Prime Minister Shehbaz Sharif has said that international attention for flood-hit Pakistan is receding even though large parts of the country, particularly Sindh and Balochistan, remain inundated.

The premier’s remarks come ahead of the International Conference on Climate Resilient Pakistan which will be held in Geneva on January 9. The event will be co-hosted by the Government of Pakistan and the United Nations.

The conference aims to bring together government representatives, leaders from the public and private sectors, and civil society to support the people and the government after the devastating floods of 2022.

In an op-ed published in The Guardian on Friday, PM Shehbaz said that last year’s catastrophic flooding claimed 1,700 lives and affected 33 million people.

“International attention has receded, but the waters have not. Large parts of Sindh and Balochistan provinces remain inundated. The number of food-insecure people in Pakistan has doubled to 14m; another nine million have been pushed into extreme poverty.

“These flooded areas now look like a huge series of permanent lakes, transforming forever the terrain and the lives of people living there. No amount of pumps can remove this water in less than a year; and by July 2023, the worry is that these areas may flood again.”

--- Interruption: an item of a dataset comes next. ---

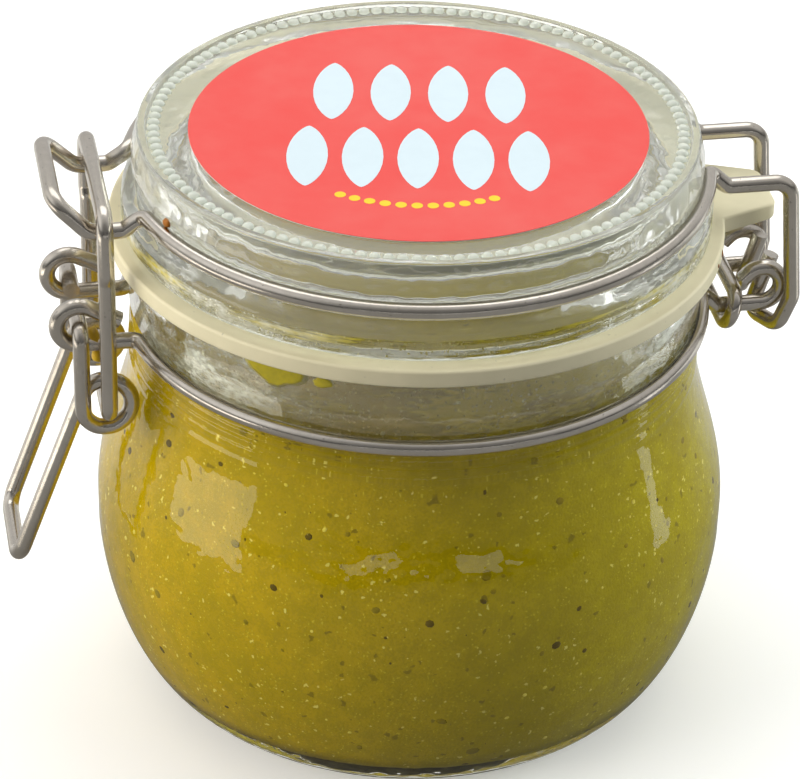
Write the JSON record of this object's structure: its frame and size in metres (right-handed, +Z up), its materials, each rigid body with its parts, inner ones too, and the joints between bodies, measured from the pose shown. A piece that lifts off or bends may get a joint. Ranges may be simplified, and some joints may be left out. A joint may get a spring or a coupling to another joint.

PM Shehbaz stated that Pakistan was suffering from “recurring climate extremes”, highlighting that the country also witnessed a heatwave in 2022.

“The fact that some of the same areas that received record temperatures were subsequently submerged underlines the sharp swings in weather patterns that are becoming a norm.”

The premier noted that Pakistanis had responded to the calamity with “exemplary resilience”, adding that the government mobilised $1.5 billion in emergency relief.

PM Shehbaz said that while Pakistan was grateful to the international community and friendly countries for their generosity in helping to avoid the worst, more than two million homes, 14,000km of roads, and 23,000 schools and clinics had been destroyed.

“A post-disaster needs assessment, carried out in collaboration with the World Bank and the EU, estimated that the damage caused by floods exceeded $30bn — a 10th of Pakistan’s entire gross domestic product.